Çok sayıda ülkenin İbrahim Anlaşmaları’na (Abraham Accords) katılmasını beklediğini ifade eden Trump, “Dört büyük ülke bunu erkenden yaptı ve arkasında durdu. Sonra, tarihin en kötü yönetimi olan Biden yönetimi geldi ve diğer her meselede olduğu gibi bu konuda da hiçbir şey yapmadılar. Ama şimdi, bugün bile birçok ülke bu sürece katılmak istiyor” dedi.
Trump, “Artık herkesin katılma zamanı geldi. Artık bahanemiz yok. Ne Gazze var ne de İran bahanesi. Bunlar iyi bahanelerdi ama artık geçmişte kaldı. Şimdi tüm ivme, büyük, görkemli ve kalıcı barış yönünde. Birlikte geliştirdiğimiz 20 maddelik barış planını hayata geçirme konusundaki taahhüdümüz, bu parlak geleceğin temelini oluşturacak” ifadelerini kullandı.
Mevcut durumda barış planının üçüncü ve dördüncü aşamasında olunduğunu söyleyen Trump, “Bu süreç basit bir şekilde bölünmüş bir takvim gibi ilerlemeyecek. Bazı konularda önden gidebilir, bazılarını sıradan çıkarabiliriz, tabii olumlu bir şekilde” dedi.

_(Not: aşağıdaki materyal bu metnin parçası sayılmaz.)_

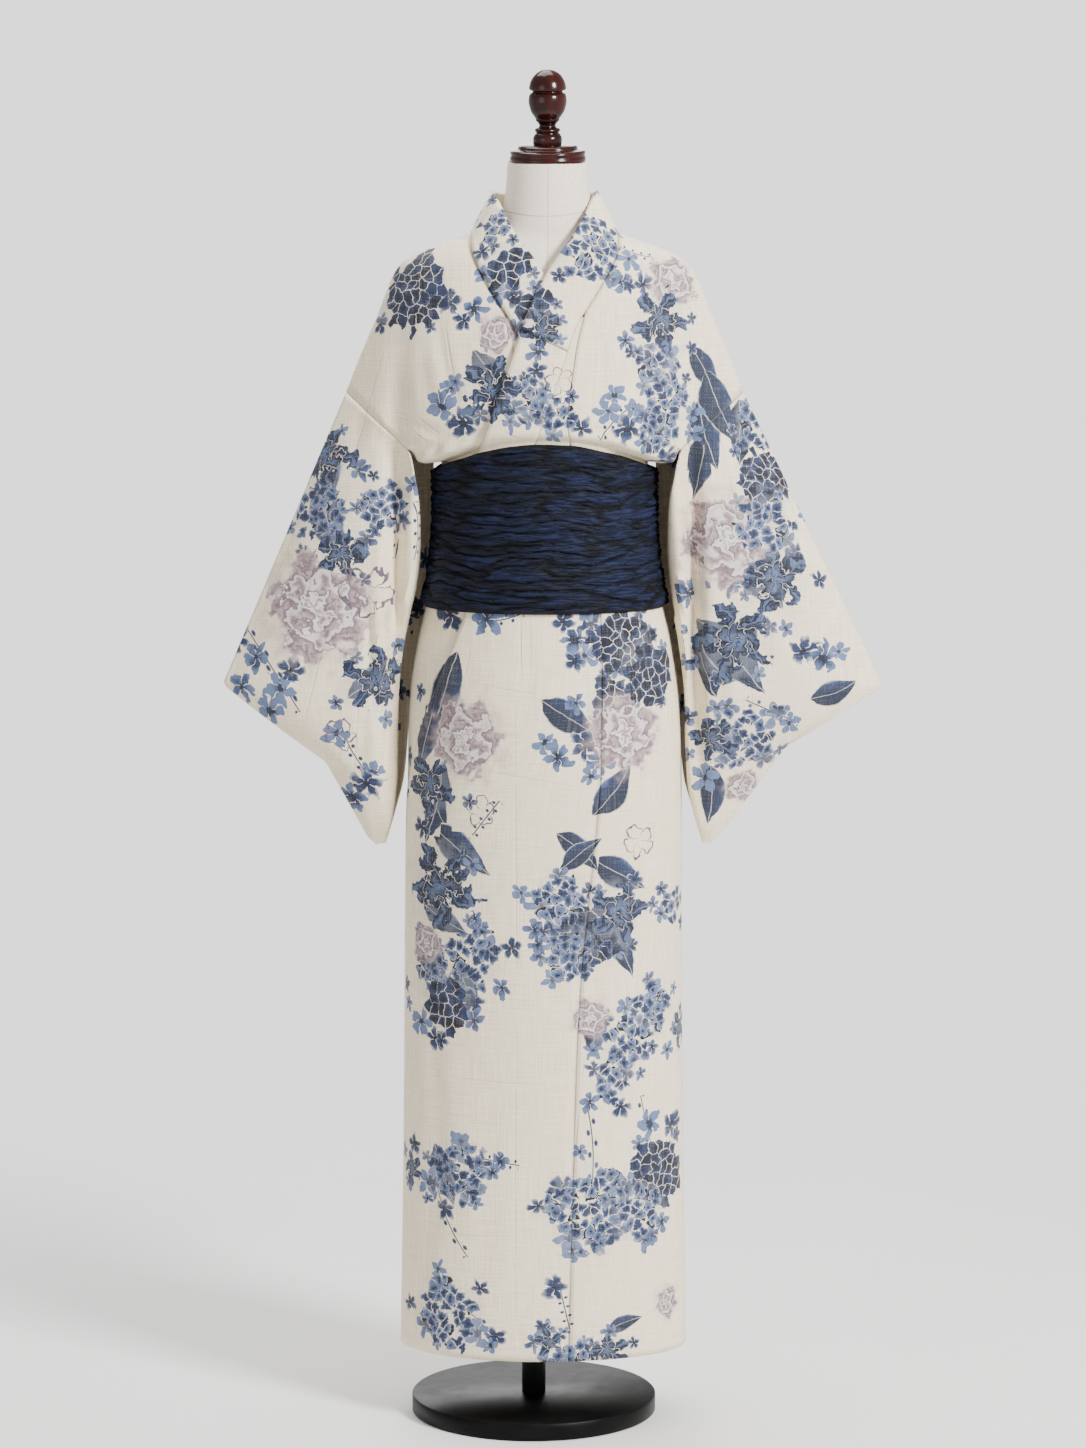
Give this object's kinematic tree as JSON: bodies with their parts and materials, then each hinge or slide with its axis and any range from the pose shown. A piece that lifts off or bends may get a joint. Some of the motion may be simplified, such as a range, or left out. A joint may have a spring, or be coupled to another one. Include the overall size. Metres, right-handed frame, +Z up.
{
  "type": "cotton yukata robe on a dress form",
  "caption": "Full-length cotton robe with wide sleeves, wrapped left over right under a wide crinkled sash, on a limbless dress form with a turned finial and a round stand.",
  "frame": {"origin": "centre of the stand base's underside, on the floor", "axes": "+Z up along the stand, the front of the robe towards -Y, the wearer's left towards +X"},
  "size_m": [0.7708, 0.289, 1.5799],
  "materials": {
    "printed_cotton": "matte slubbed cotton, cream with a printed indigo flower pattern",
    "sash_cloth": "crinkled navy cloth with a soft sheen",
    "form_canvas": "matte ivory canvas",
    "polished_wood": "polished dark red-brown wood",
    "satin_black": "satin black paint"
  },
  "bodies": {
    "root": {"body_left": "printed_cotton", "body_right": "printed_cotton", "okumi_left": "printed_cotton", "okumi_right": "printed_cotton", "sleeve_left": "printed_cotton", "sleeve_right": "printed_cotton", "collar_band": "printed_cotton", "over_collar": "printed_cotton", "sash": "sash_cloth", "form_torso": "form_canvas", "neck_cap": "polished_wood", "finial": "polished_wood", "stand_base": "satin_black", "stand_pole": "satin_black"}
  },
  "joints": []
}
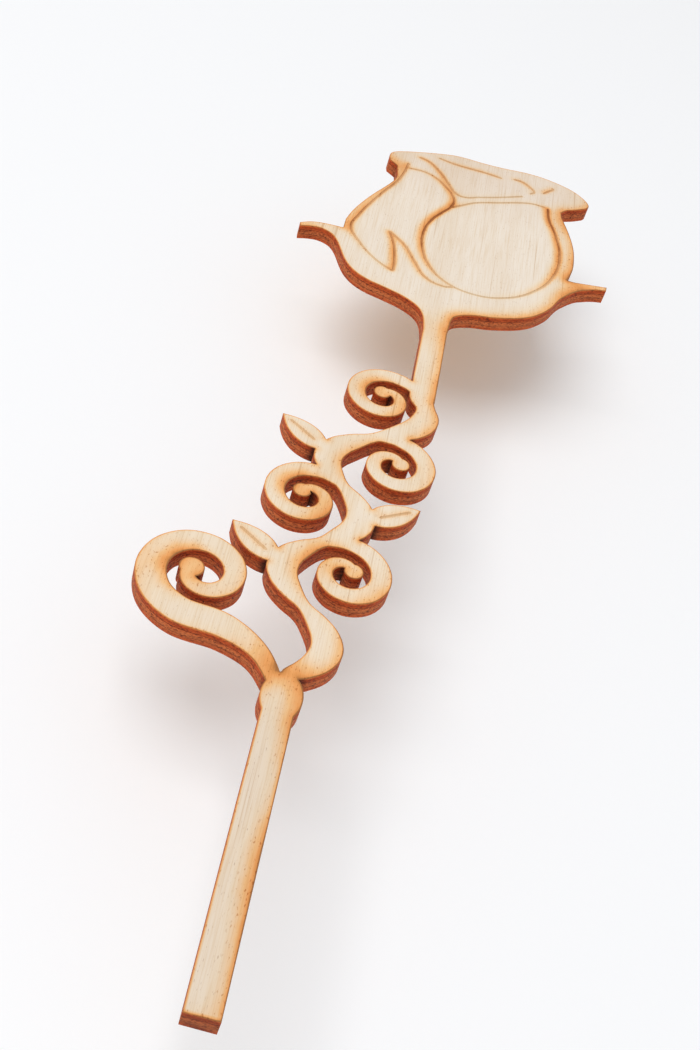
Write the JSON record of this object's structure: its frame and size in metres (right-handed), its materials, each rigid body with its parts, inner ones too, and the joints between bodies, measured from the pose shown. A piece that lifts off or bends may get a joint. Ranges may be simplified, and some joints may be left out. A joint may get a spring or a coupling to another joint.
{
  "type": "cake topper",
  "caption": "Flat laser-cut plywood cake topper: a straight pick, a vine scroll with curls and leaves, and an engraved rose with sepals on a stalk.",
  "frame": {"origin": "middle of the topper's plan box, on the plane of the back that it lies on", "axes": "+Y along the pick towards the rose, +Z out of the engraved face, +X to the right of the rose seen from the front"},
  "size_m": [0.0684, 0.209, 0.003],
  "materials": {
    "birch_face": "sanded birch veneer, laser-engraved lines, scorched along the cut edge",
    "birch_core": "birch veneer seen only on the laser-charred edge",
    "birch_back": "sanded birch veneer with heavier scorching along the cut edge",
    "glue_line": "cured resin glue, charred dark at the cut edge"
  },
  "bodies": {
    "root": {"face_veneer": "birch_face", "front_glue_line": "glue_line", "core_veneer": "birch_core", "back_glue_line": "glue_line", "back_veneer": "birch_back"}
  },
  "joints": []
}
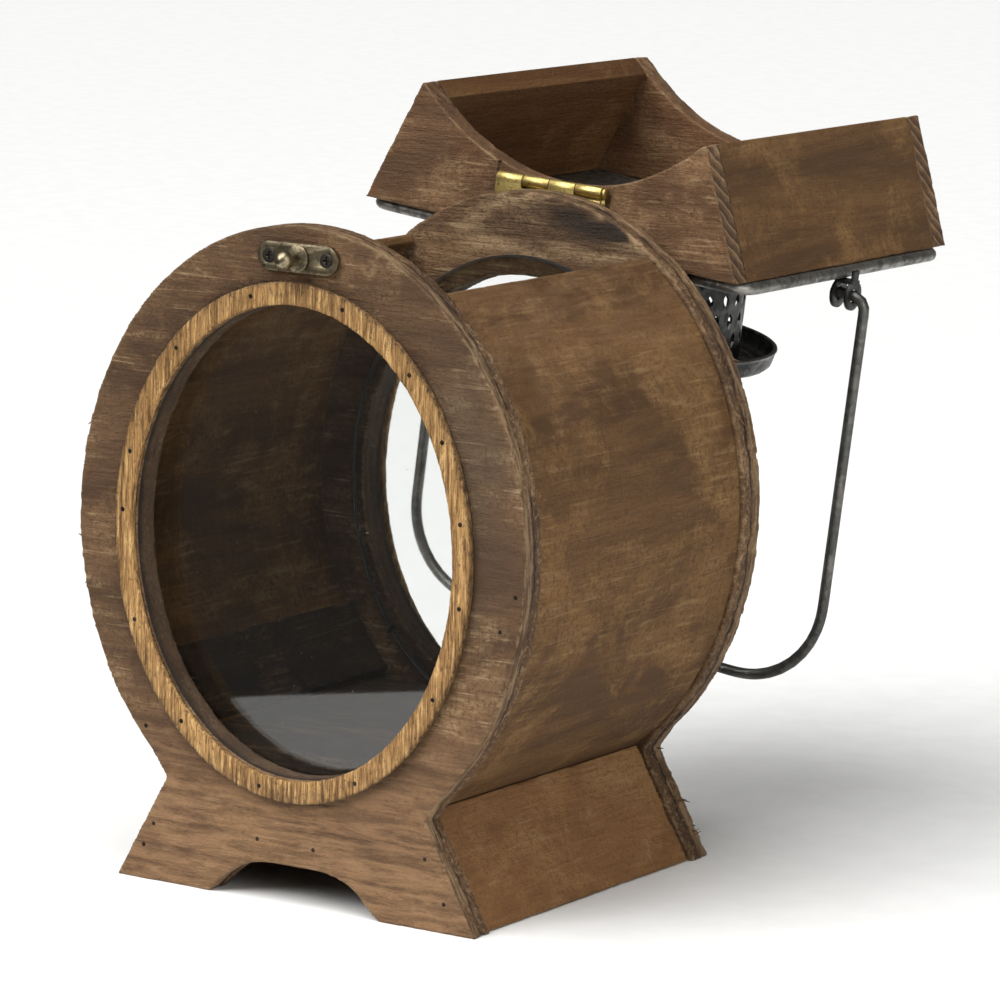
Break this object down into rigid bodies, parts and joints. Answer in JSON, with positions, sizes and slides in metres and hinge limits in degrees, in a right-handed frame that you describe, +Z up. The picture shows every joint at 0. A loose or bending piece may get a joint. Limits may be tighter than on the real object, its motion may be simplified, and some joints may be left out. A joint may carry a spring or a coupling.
{
  "type": "hanging lantern",
  "caption": "Wooden candle lantern with an oval glazed drum on a flared foot, a hinged hopper lid with a perforated metal vent, a hook latch and a swinging wire bail.",
  "frame": {"origin": "middle of the whole footprint with the lid thrown open, on the surface that the lantern stands on", "axes": "+Z up, -Y towards the front window, +Y towards the thrown-back lid, +X to the right seen from the front"},
  "size_m": [0.1894, 0.3062, 0.2509],
  "materials": {
    "stained_board": "brown stain, worn at the edges",
    "bent_ply": "thin bent plywood, brown stain, dull",
    "inner_wood": "dark, sooted",
    "oak_trim": "light oak, thin varnish",
    "window_glass": "clear, dusty",
    "hinge_brass": "bright, lightly tarnished",
    "aged_brass": "dark, aged",
    "galvanised_sheet": "dull galvanised",
    "dark_steel": "darkened, lightly rusted"
  },
  "bodies": {
    "case": {"front_board": "stained_board", "back_board": "stained_board", "side_skin_right": "bent_ply", "lining_strip_right": "inner_wood", "base_side_right": "stained_board", "side_skin_left": "bent_ply", "lining_strip_left": "inner_wood", "base_side_left": "stained_board", "floor_board": "inner_wood", "front_window_pane": "window_glass", "front_pane_sprig_1": "dark_steel", "front_pane_sprig_2": "dark_steel", "front_pane_sprig_3": "dark_steel", "front_pane_sprig_4": "dark_steel", "back_window_pane": "window_glass", "back_pane_sprig_1": "dark_steel", "back_pane_sprig_2": "dark_steel", "back_pane_sprig_3": "dark_steel", "back_pane_sprig_4": "dark_steel", "front_trim_ring": "oak_trim", "back_trim_ring": "oak_trim", "knob_plate": "aged_brass", "latch_knob": "aged_brass", "knob_plate_screw_right": "dark_steel", "knob_plate_screw_left": "dark_steel", "hinge_leaf_case": "hinge_brass", "hinge_case_screw_right": "hinge_brass", "hinge_case_screw_left": "hinge_brass", "hinge_pin": "hinge_brass"},
    "lid": {"lid_wall_rear": "stained_board", "lid_wall_front": "stained_board", "lid_wall_right": "stained_board", "lid_wall_left": "stained_board", "lid_plate": "galvanised_sheet", "plate_tack_right_1": "dark_steel", "plate_tack_right_2": "dark_steel", "plate_tack_right_3": "dark_steel", "plate_tack_left_1": "dark_steel", "plate_tack_left_2": "dark_steel", "plate_tack_left_3": "dark_steel", "vent_tube": "dark_steel", "vent_cap": "dark_steel", "hinge_leaf_lid": "hinge_brass", "hinge_lid_screw_right": "hinge_brass", "hinge_lid_screw_left": "hinge_brass", "hook_plate": "aged_brass", "hook_plate_screw_right": "dark_steel", "hook_plate_screw_left": "dark_steel", "hook_rivet": "aged_brass", "bail_eyelet_right": "dark_steel", "bail_eyelet_left": "dark_steel"},
    "hook": {"hook_arm": "aged_brass"},
    "bail": {"bail_handle": "dark_steel"}
  },
  "joints": [
    {"name": "lid_hinge", "type": "hinge", "parent": "case", "child": "lid", "pos_m": [0.00807, 0.00282, 0.22], "axis": [0.9982, 0, -0.0593], "range_deg": [0, 180]},
    {"name": "bail_swing", "type": "hinge", "parent": "lid", "child": "bail", "pos_m": [0.00466, 0.07612, 0.19145], "axis": [0.993, 0, -0.1184], "range_deg": [-28, 140]},
    {"name": "hook_swing", "type": "hinge", "parent": "lid", "child": "hook", "pos_m": [0.00695, 0.15092, 0.21067], "axis": [0, -1, 0], "range_deg": [-100, 173]}
  ]
}
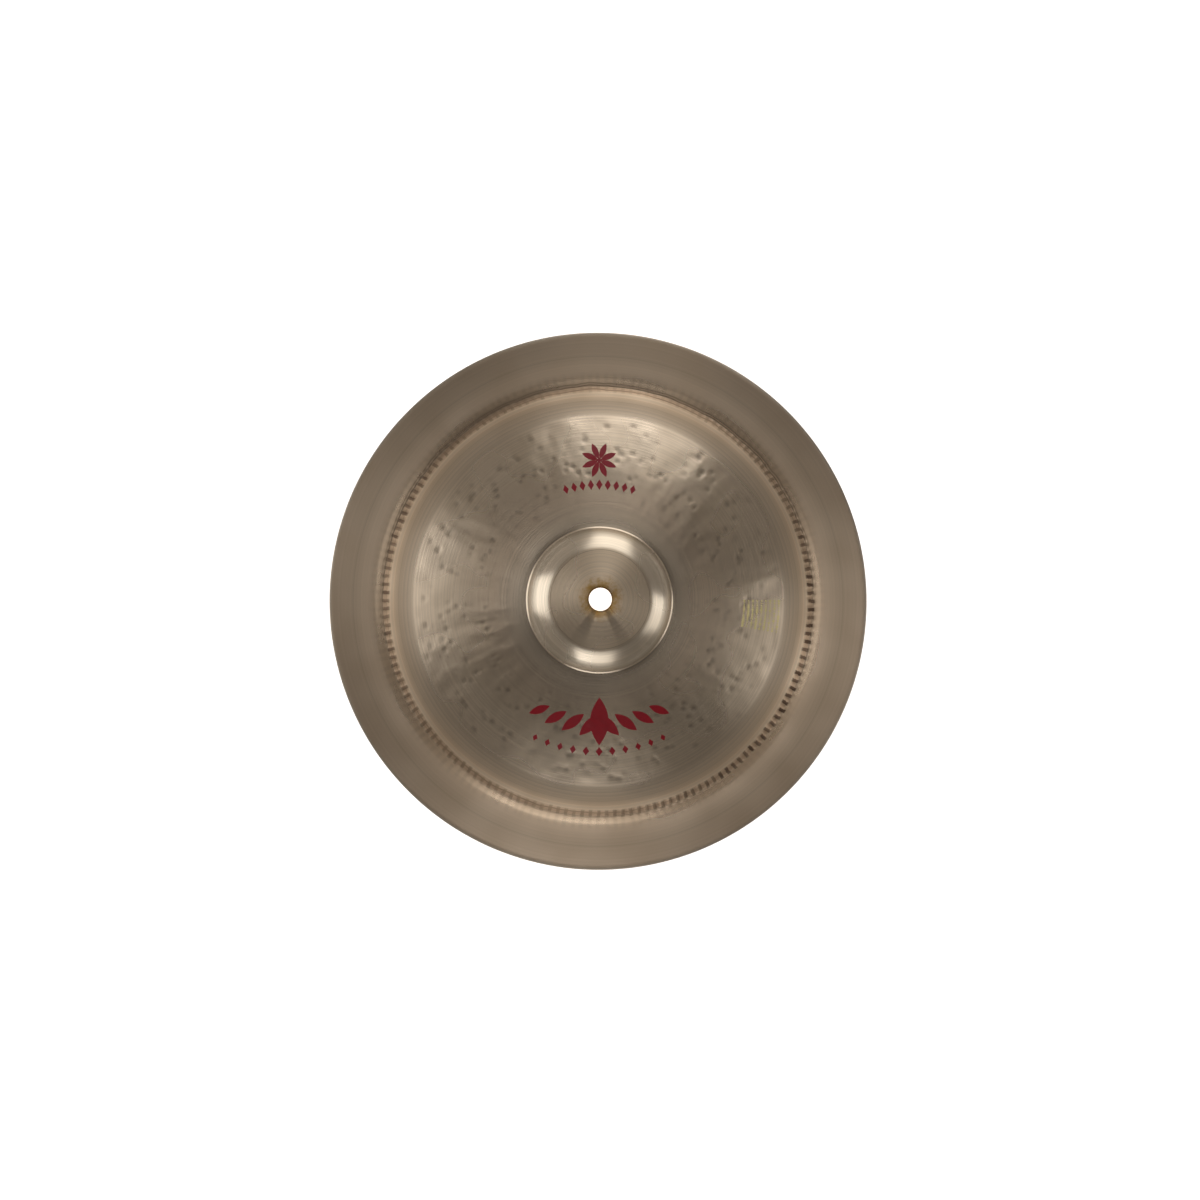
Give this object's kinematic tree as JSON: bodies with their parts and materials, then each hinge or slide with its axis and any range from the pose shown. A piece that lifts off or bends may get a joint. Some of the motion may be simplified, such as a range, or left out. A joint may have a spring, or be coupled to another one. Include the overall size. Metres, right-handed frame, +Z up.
{
  "type": "china cymbal",
  "caption": "China cymbal lying bell up: flat-topped bell, hammered and lathed bow, crimped groove and upturned flange round a centre hole.",
  "frame": {"origin": "on the centre hole's axis, in the plane that the groove's underside rests on, with the bell up", "axes": "+Z up through the bell, square to the disc; +X and +Y in the plane of the disc, +Y towards the upper ornament"},
  "size_m": [0.3048, 0.3048, 0.0266],
  "materials": {
    "bronze": "raw lathed and hammered bronze, satin, brownish gold",
    "red_ink": "screen-printed dark red ink, satin"
  },
  "bodies": {
    "root": {"cymbal": "bronze"}
  },
  "joints": []
}
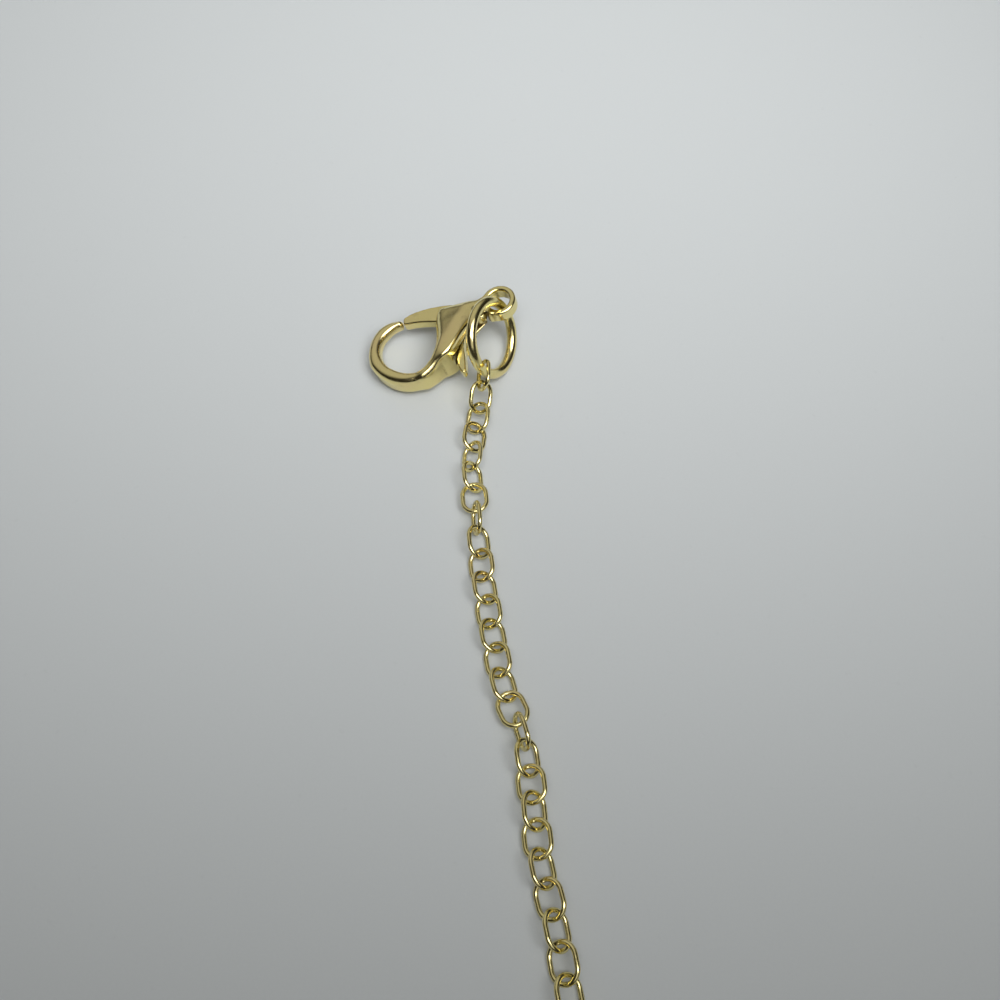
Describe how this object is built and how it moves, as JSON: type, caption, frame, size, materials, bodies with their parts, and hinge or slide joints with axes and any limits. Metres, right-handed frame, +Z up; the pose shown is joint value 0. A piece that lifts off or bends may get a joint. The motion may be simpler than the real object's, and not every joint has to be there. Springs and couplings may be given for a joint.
{
  "type": "chain necklace with lobster clasp",
  "caption": "Fine cable-chain necklace laid open as a loop, with a sprung lobster clasp on a round jump ring at one end and a plain round ring at the other.",
  "frame": {"origin": "on the table surface, under the middle of the laid-out loop's bounding box", "axes": "+Z up from the table, +Y along the loop's length from its low bend towards the clasp, +X from the clasp's side across to the other side of the loop"},
  "size_m": [0.1092, 0.1704, 0.0052],
  "materials": {
    "clasp_gold": "pale gold-plated brass, polished, with light wear",
    "ring_gold": "gold-plated brass with a faint copper tint, polished",
    "chain_gold": "pale gold-plated brass wire, bright",
    "pin_brass": "dull brass, recessed"
  },
  "bodies": {
    "necklace": {"clasp_body": "clasp_gold", "pivot_pin": "pin_brass", "jump_ring": "ring_gold", "chain_near": "chain_gold", "chain_far": "chain_gold", "end_ring": "ring_gold"},
    "lever": {"lever": "clasp_gold"}
  },
  "joints": [
    {"name": "lever_hinge", "type": "hinge", "parent": "necklace", "child": "lever", "pos_m": [-0.0467, 0.08328, 0.00279], "axis": [-0.2277, -0.0867, 0.9699], "range_deg": [0, 5], "stiffness_Nm_per_rad": 0.005, "springref_deg": -17.19}
  ]
}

“Bu Orta Doğu’da bir krizin ilk kez insanları böldüğü değil, tam tersine birleştirdiği bir an”
Konuşmasının sonunda tüm liderlere teker teker teşekkür eden Trump, “Gazze’nin silahsızlandırılması ve bölgede dürüst, sivil bir polis gücünün kurulması, halk için güvenli koşullar oluşturmanın ön koşuludur. Daha iyi bir geleceğin güvence altına alınmasında bir ortak olmayı planlıyorum. Çalışacağız, çalışacaksınız, ABD çalışacak ve birlikte Orta Doğu’nun güvenli ve istikrarlı bir yer olmasını sağlayacağız” dedi.
Anlaşmanın tarihin en büyük anlaşmalarından biri olacağını vurgulayan Trump, “Bu Orta Doğu’da bir krizin ilk kez insanları böldüğü değil, tam tersine birleştirdiği bir an” ifadelerini kullandı.
Pakistan Başbakanı Şerif, Trump’ı Nobel Barış Ödülü’ne aday gösterdi
Basın toplantısında Trump’ın davetiyle konuşan Pakistan Başbakanı Şahbaz Şerif, “Bugün modern tarihin en muazzam günlerinden biri. Çünkü barışa ulaştık” dedi.
ABD Başkanı Trump’ı “bir barış insanı” olarak tanımlayan ve Hindistan ile Pakistan arasındaki çatışmayı sona erdirdiği için teşekkür eden Şerif, “Bugün, bir kez daha bu büyük başkanı Nobel Barış Ödülü’ne aday göstermek istiyorum. Çünkü samimi bir şekilde kendisinin barış ödülü için en değerli aday olduğu inancındayım” dedi.